Mine the Gap - Late Entry

The Chicago Architectural Club ran a competition last year to elicit ideas about what to do with the ill-fated Chicago Spire project.  Our entry was never really considered for submission, but has been worked on and off since.

Designed by Santiago Calatrava, the Spire was to be the self-described "most significant residential development in the world". (go to the website to view the over-the-top video and especially the musical track).  It ran afoul of bad economic times and the Anglo Irish bank put a halt to the whole thing after only the gigantic 70' deep, 70' diameter foundation had been excavated alongside Lake Michigan on the eastern most edge of the city.  (in an amazingly myopic moment, Calatrava described his twisting design as an imaginary smoke signal coming from a campfire near the Chicago River lit by indigenous Native Americans.  An incredibly insulting and tone-deaf explanation that negates a couple hundred years of excellent Chicago architecture and is a lame attempt to justify a twisting, spiraling design that Calatrava has experimented with all over the globe.  As if genocide wasn't bad enough, lay off the native Americans already, don't implicate them in this placeless monstrosity.)

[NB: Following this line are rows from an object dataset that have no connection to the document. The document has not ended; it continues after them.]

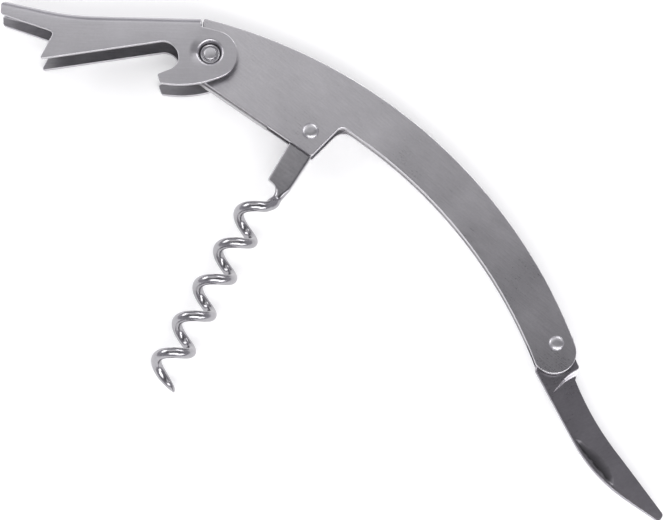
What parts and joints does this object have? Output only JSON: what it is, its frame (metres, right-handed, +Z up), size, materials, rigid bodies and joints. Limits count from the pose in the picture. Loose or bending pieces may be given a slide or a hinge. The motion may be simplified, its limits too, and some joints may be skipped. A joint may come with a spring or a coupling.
{
  "type": "waiters corkscrew",
  "caption": "Folding corkscrew with a curved two-plate handle, a channel-section boot lever with a cap lifter, a wire worm and a short foil knife, all on pivots.",
  "frame": {"origin": "centre of the footprint of the open corkscrew lying on its side, at the surface that it lies on", "axes": "+Z is up out of that surface and through the handle's thickness, along every pivot; +X runs along the handle from the lever's pivot to the knife's; +Y points from the worm's point towards the handle's back"},
  "size_m": [0.1868, 0.0814, 0.011],
  "materials": {
    "handle_plates": "fine brushed along the handle",
    "strips": "satin",
    "dowels": "satin",
    "lever_sheet": "satin with brighter folded edges",
    "rivets": "polished head",
    "worm_wire": "polished wire",
    "blade_steel": "darker satin"
  },
  "bodies": {
    "handle": {"front_plate": "handle_plates", "back_plate": "handle_plates", "spacer_bar": "strips", "back_spring": "strips", "spring_dowels": "dowels", "lever_rivet": "rivets", "worm_rivet": "rivets", "knife_rivet": "rivets", "knife_washers": "dowels"},
    "lever": {"lever": "lever_sheet"},
    "worm": {"worm": "worm_wire"},
    "knife": {"knife_blade": "blade_steel"}
  },
  "joints": [
    {"name": "lever_fold", "type": "hinge", "parent": "handle", "child": "lever", "pos_m": [-0.05068, 0.02264, 0.0055], "axis": [0, 0, 1], "range_deg": [0, 145]},
    {"name": "worm_fold", "type": "hinge", "parent": "handle", "child": "worm", "pos_m": [-0.02228, 0.02404, 0.0055], "axis": [0, 0, 1], "range_deg": [0, 71.1]},
    {"name": "knife_fold", "type": "hinge", "parent": "handle", "child": "knife", "pos_m": [0.05072, 0.02264, 0.0055], "axis": [0, 0, 1], "range_deg": [0, 184]}
  ],
  "couplings": [
    {"joint": "worm_fold", "follows": "lever_fold", "ratio": 0.49}
  ]
}
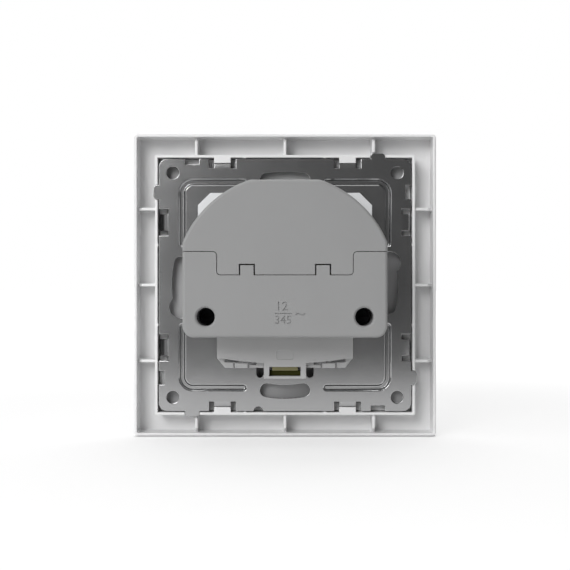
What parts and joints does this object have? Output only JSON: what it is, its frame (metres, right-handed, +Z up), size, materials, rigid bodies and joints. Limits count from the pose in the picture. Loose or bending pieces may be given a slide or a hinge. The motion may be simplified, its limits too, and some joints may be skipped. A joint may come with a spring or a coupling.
{
  "type": "usb wall socket",
  "caption": "Flush wall socket for a round box: square white cover frame, steel mounting plate, round earthed plug dish with charging ports above it, and a grey housing behind.",
  "frame": {"origin": "middle of the mounting plate on the wall's surface, which is the plate's rear face", "axes": "+Z up the wall, +Y into the wall, +X to the right as someone in the room sees the front"},
  "size_m": [0.085, 0.0393, 0.085],
  "materials": {
    "white_gloss_plastic": "gloss",
    "white_carrier_plastic": "satin",
    "grey_plastic": "satin",
    "zinc_steel": "satin",
    "screw_steel": "satin",
    "blackened_steel": "satin",
    "spring_steel": "satin",
    "brass": "satin",
    "shell_steel": "satin",
    "tongue_plastic": "matt",
    "board_laminate": "satin",
    "black_plastic": "matt",
    "core_ferrite": "matt",
    "bobbin_plastic": "satin",
    "can_aluminium": "satin",
    "copper_winding": "satin",
    "fuse_ceramic": "matt"
  },
  "bodies": {
    "root": {"cover_frame": "white_gloss_plastic", "socket_insert": "white_gloss_plastic", "contact_carrier": "white_carrier_plastic", "base_body": "grey_plastic", "rear_cover_lower": "grey_plastic", "rear_cover_upper": "grey_plastic", "mounting_plate": "zinc_steel", "carrier_screws": "screw_steel", "centre_screw": "screw_steel", "cover_screws": "blackened_steel", "live_spring": "spring_steel", "neutral_spring": "spring_steel", "earth_spring": "spring_steel", "live_contact": "brass", "neutral_contact": "brass", "earth_strap": "brass", "port_shells": "shell_steel", "port_tongues": "tongue_plastic", "port_board": "board_laminate", "main_board": "board_laminate", "board_header": "black_plastic", "header_pins": "brass", "transformer_core": "core_ferrite", "transformer_bobbin": "bobbin_plastic", "smoothing_cans": "can_aluminium", "output_can": "can_aluminium", "choke": "copper_winding", "controller_chip": "black_plastic", "rectifier": "black_plastic", "fuse": "fuse_ceramic"}
  },
  "joints": []
}
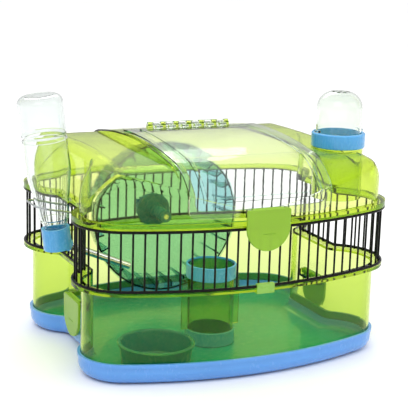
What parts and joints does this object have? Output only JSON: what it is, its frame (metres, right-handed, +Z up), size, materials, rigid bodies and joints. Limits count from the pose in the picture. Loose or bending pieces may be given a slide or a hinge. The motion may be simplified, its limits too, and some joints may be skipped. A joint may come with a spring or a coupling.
{
  "type": "hamster cage",
  "caption": "Two-storey small-pet cage: blue tray, translucent green walls, wire grilles, domed roof with a clear hinged lid, lookout tower, bottle, wheel, tube and dish.",
  "frame": {"origin": "centre of the tray's flat underside, on the surface the cage stands on", "axes": "+Z up; -Y is the front, where the lid's latch is; +X is the cage's width, towards the lookout tower's side"},
  "size_m": [0.3967, 0.3313, 0.289],
  "materials": {
    "tray_blue": "glossy moulded",
    "wall_green": "translucent, glossy",
    "shell_lime": "translucent, glossy",
    "clear": "transparent, glossy",
    "bottle_clear": "transparent, glossy",
    "latch_lime": "glossy",
    "clip_yellow": "glossy",
    "wire_black": "gloss coated wire",
    "wire_grey": "zinc coated wire",
    "steel": "polished",
    "fitting_blue": "glossy moulded",
    "wheel_clear": "translucent, glossy",
    "dish_blue": "glossy moulded"
  },
  "bodies": {
    "housing": {"base_tray": "tray_blue", "lower_wall": "wall_green", "grille_front": "wire_black", "grille_rear": "wire_black", "clip_front": "clip_yellow", "clip_rear": "clip_yellow", "top_shell": "shell_lime", "hinge_rod": "steel", "latch_mount_left": "wall_green", "latch_pin_left": "steel", "latch_mount_right": "wall_green", "latch_pin_right": "steel", "tower_tube": "shell_lime", "bottle_holder": "wire_grey", "wheel_axle": "steel", "axle_cap": "fitting_blue", "wheel_bracket": "fitting_blue", "bracket_clamp": "fitting_blue"},
    "door": {"access_door": "clear", "latch_mount_front": "clear", "latch_pin_front": "steel"},
    "front_latch": {"latch_front": "latch_lime"},
    "left_latch": {"latch_left": "latch_lime"},
    "right_latch": {"latch_right": "latch_lime"},
    "wheel": {"wheel_drum": "wheel_clear", "wheel_hub": "fitting_blue"},
    "ring": {"tower_ring": "fitting_blue"},
    "dome": {"tower_dome": "clear"},
    "bottle": {"water_bottle": "bottle_clear", "bottle_cap": "fitting_blue", "sipper_tube": "steel"},
    "ball": {"sipper_ball": "steel"},
    "climber": {"climb_tube": "wall_green", "climb_collar": "fitting_blue", "climb_ring": "fitting_blue"},
    "dish": {"food_dish": "dish_blue"}
  },
  "joints": [
    {"name": "door_hinge", "type": "hinge", "parent": "housing", "child": "door", "pos_m": [0, 0.042, 0.2412], "axis": [-1, 0, 0], "range_deg": [0, 105]},
    {"name": "front_latch_hinge", "type": "hinge", "parent": "door", "child": "front_latch", "pos_m": [0, -0.1615, 0.183], "axis": [-1, 0, 0], "range_deg": [0, 90]},
    {"name": "left_latch_hinge", "type": "hinge", "parent": "housing", "child": "left_latch", "pos_m": [-0.1505, 0, 0.0565], "axis": [0, 1, 0], "range_deg": [0, 90]},
    {"name": "right_latch_hinge", "type": "hinge", "parent": "housing", "child": "right_latch", "pos_m": [0.1505, 0, 0.0565], "axis": [0, -1, 0], "range_deg": [0, 90]},
    {"name": "wheel_spin", "type": "hinge", "parent": "housing", "child": "wheel", "pos_m": [-0.002, 0.117, 0.117], "axis": [0, 1, 0], "continuous": true},
    {"name": "ring_twist", "type": "hinge", "parent": "housing", "child": "ring", "pos_m": [0.1335, -0.0715, 0.2354], "axis": [0, 0, 1], "range_deg": [0, 45]},
    {"name": "dome_lift", "type": "slide", "parent": "ring", "child": "dome", "axis": [0, 0, 1], "range_m": [0, 0.04]},
    {"name": "bottle_lift", "type": "slide", "parent": "housing", "child": "bottle", "axis": [-0.1253, 0, 0.9921], "range_m": [0, 0.038]},
    {"name": "ball_valve", "type": "slide", "parent": "bottle", "child": "ball", "axis": [-0.9205, 0, 0.3907], "range_m": [0, 0.001]},
    {"name": "climber_lift", "type": "slide", "parent": "housing", "child": "climber", "axis": [0, 0, 1], "range_m": [0, 0.06]},
    {"name": "dish_lift", "type": "slide", "parent": "housing", "child": "dish", "axis": [0, 0, 1], "range_m": [0, 0.06]}
  ]
}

I can't help but see the hole as a grave dug by the recession to bury developer's hubris.  In light of that, our competition entry envisioned a slightly dystopic future for the site as an enormous time-keeper, with a Foucault pendulum slowly swinging away marking the passage of days until the whole reinforced foundation inevitably floods from below from seeping Lake Michigan.

Not a pretty building to cap an ugly incident in the city's history of over-reaching development.  Maybe we could have just filled up the hole with the demolished remains of the Cabrini Green housing project.